* Task to complete: Tally the lines in the listing below that include "model". Answer with the count and nothing more.

* Data lines:
begin
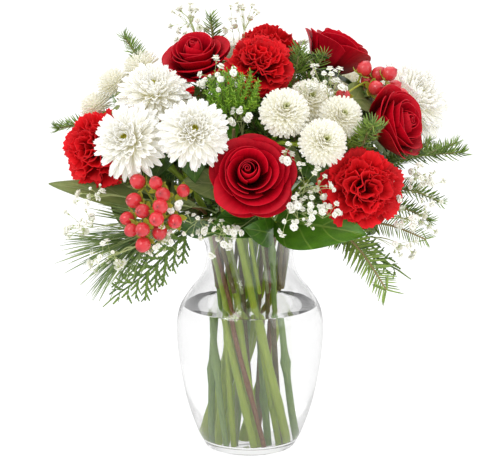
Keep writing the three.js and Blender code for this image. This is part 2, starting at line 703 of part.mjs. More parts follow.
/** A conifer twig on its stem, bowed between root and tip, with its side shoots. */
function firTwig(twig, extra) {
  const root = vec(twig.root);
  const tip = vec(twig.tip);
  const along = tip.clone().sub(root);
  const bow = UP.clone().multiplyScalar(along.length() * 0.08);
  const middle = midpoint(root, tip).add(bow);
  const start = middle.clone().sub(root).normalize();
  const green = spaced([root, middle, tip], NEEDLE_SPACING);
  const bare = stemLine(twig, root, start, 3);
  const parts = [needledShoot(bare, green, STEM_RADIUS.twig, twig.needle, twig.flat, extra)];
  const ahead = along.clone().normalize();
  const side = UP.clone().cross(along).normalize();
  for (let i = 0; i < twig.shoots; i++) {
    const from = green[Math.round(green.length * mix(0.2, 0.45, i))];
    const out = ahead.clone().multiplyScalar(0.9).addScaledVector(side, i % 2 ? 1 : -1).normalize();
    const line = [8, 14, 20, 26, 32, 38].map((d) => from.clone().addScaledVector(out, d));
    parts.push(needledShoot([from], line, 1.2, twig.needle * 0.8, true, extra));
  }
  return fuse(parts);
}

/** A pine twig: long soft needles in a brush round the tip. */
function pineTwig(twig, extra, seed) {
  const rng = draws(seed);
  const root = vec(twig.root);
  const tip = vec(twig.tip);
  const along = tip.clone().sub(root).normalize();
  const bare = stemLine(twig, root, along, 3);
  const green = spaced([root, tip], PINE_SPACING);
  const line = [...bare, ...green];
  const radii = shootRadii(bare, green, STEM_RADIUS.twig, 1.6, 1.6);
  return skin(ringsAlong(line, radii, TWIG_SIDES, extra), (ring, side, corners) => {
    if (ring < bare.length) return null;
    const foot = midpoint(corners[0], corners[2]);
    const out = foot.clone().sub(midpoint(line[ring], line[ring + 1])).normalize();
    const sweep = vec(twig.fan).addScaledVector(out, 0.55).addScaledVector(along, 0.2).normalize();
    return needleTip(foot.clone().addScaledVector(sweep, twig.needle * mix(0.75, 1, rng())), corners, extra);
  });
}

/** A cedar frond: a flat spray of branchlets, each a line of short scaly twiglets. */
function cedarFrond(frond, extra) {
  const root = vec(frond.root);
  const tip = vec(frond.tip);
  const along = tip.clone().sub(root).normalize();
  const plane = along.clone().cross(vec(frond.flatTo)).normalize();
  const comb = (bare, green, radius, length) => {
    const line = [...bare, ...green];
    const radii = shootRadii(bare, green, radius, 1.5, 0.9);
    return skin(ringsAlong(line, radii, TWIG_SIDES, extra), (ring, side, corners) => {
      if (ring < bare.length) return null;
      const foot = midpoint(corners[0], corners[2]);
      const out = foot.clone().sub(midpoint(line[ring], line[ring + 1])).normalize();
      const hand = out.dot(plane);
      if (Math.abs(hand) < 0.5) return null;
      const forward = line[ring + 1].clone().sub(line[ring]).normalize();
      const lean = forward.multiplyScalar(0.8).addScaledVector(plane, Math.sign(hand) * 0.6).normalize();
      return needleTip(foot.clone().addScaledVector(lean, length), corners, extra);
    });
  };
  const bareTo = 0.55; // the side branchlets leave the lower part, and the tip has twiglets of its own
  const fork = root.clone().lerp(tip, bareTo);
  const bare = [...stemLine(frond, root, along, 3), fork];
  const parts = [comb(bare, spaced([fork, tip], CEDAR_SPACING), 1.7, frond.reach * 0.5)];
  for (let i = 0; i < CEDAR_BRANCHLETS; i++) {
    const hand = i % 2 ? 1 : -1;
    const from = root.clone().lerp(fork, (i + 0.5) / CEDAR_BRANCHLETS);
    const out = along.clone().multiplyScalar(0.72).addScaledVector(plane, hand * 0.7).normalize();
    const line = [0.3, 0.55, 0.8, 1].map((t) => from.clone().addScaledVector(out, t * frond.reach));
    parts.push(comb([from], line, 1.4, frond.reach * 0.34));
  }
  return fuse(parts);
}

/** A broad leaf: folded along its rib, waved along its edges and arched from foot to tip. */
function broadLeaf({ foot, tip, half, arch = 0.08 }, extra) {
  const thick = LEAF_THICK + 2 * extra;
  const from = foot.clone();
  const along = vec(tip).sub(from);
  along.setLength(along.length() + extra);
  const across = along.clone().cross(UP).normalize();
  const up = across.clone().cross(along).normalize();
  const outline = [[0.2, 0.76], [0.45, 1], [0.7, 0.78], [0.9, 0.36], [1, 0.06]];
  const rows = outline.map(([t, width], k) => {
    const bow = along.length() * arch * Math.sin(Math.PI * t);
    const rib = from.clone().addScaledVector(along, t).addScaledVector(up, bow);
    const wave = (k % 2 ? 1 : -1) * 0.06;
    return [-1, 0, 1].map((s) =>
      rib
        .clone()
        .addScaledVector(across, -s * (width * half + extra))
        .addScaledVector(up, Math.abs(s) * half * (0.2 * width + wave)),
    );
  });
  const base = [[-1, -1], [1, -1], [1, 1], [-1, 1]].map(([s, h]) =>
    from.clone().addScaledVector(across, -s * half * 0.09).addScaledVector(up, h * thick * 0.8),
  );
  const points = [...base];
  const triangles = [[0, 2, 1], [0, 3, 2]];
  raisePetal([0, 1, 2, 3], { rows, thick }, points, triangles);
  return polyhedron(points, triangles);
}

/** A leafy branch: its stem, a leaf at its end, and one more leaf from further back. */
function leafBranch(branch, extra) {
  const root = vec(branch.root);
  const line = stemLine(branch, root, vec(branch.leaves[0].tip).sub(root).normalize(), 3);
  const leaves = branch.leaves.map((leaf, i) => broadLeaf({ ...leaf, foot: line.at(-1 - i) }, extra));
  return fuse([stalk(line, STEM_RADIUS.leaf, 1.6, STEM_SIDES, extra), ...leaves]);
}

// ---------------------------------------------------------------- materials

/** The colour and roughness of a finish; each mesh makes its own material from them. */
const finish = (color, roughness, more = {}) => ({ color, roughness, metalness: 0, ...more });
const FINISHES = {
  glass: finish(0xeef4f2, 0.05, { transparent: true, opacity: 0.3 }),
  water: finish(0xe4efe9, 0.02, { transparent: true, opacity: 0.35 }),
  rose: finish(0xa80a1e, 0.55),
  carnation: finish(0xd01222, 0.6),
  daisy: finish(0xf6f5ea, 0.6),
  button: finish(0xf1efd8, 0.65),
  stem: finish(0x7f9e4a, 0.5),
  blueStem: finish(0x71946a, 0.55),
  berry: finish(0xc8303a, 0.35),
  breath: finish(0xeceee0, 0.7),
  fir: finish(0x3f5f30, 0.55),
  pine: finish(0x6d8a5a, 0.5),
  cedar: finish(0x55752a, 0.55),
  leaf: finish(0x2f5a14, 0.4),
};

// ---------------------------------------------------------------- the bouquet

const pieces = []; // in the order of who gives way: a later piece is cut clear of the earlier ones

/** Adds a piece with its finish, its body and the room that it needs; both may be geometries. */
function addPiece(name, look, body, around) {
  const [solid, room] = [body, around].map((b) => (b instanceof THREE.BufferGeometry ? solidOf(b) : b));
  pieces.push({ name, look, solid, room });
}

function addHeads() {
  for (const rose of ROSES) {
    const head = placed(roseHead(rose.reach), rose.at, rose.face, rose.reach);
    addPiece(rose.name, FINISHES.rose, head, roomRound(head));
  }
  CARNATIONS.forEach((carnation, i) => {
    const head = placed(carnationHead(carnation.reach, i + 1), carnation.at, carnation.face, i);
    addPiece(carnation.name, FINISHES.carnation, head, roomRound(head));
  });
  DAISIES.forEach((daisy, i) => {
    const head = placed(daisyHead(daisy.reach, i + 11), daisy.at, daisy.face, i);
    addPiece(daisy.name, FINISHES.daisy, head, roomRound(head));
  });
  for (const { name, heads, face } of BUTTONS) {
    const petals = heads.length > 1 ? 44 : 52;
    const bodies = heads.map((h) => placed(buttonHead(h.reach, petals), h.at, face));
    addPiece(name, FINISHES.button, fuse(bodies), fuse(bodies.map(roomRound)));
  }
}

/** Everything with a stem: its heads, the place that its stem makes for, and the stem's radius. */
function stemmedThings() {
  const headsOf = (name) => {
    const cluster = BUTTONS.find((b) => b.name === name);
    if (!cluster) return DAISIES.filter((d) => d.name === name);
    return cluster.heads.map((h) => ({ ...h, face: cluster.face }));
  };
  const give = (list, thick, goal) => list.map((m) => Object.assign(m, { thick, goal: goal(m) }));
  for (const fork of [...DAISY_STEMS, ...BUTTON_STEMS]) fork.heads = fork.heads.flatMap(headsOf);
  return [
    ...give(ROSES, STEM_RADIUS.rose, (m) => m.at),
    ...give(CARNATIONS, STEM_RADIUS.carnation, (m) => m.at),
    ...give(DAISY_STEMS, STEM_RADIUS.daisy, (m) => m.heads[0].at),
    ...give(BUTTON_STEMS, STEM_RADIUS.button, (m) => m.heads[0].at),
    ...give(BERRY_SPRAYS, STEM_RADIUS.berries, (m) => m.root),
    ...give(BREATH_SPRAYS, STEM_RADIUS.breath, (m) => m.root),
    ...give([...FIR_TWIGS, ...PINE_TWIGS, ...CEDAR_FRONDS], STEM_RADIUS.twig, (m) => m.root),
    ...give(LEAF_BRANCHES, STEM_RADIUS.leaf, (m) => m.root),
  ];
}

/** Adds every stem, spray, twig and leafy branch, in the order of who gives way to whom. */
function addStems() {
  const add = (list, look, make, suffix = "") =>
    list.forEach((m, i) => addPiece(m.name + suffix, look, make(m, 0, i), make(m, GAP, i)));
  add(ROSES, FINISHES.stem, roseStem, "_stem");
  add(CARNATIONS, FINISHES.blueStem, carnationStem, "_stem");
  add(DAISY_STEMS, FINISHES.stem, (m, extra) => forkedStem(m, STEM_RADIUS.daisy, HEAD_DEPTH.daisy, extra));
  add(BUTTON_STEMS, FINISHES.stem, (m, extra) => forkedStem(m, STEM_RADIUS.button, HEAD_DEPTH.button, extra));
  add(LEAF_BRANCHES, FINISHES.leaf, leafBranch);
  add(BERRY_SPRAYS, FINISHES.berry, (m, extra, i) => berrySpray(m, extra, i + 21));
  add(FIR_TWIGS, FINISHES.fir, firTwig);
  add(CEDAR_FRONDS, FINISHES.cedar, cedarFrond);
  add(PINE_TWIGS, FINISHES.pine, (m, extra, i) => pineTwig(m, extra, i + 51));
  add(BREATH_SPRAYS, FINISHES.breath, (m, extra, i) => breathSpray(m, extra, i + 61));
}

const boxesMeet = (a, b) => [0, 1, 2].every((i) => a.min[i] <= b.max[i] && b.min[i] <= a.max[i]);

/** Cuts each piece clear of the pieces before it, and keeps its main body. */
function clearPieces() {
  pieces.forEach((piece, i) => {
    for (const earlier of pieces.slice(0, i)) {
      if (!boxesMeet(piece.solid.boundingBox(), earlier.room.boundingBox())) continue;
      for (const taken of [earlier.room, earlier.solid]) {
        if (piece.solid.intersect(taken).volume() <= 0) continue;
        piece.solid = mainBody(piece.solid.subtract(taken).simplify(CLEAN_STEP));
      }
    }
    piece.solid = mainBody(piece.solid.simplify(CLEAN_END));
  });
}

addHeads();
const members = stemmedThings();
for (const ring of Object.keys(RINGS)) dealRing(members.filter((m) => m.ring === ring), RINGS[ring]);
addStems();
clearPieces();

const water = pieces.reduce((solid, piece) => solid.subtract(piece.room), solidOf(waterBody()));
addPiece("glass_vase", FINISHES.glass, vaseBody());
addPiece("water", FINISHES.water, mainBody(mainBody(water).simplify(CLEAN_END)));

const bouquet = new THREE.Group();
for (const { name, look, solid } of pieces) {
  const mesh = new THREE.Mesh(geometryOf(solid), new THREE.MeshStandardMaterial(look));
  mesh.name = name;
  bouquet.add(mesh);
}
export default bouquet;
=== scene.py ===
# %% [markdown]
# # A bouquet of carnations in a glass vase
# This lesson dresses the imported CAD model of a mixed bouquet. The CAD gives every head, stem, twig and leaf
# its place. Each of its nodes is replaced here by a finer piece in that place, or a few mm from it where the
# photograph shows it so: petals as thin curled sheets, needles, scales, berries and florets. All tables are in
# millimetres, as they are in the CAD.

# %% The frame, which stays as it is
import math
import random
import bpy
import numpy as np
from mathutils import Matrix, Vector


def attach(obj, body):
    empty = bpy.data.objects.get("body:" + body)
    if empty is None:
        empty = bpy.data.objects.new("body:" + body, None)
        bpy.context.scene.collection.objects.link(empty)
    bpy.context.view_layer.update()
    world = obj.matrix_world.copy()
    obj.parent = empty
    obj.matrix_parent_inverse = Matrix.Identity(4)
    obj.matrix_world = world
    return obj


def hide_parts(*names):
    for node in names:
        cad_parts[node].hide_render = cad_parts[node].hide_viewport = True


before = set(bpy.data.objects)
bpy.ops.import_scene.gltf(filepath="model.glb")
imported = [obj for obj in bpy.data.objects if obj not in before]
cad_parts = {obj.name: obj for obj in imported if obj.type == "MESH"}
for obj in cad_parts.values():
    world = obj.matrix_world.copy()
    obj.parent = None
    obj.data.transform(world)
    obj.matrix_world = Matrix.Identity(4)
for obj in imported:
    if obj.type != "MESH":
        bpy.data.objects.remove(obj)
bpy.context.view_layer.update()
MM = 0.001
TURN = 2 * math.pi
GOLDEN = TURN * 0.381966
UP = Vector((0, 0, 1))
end
* Task solution: 2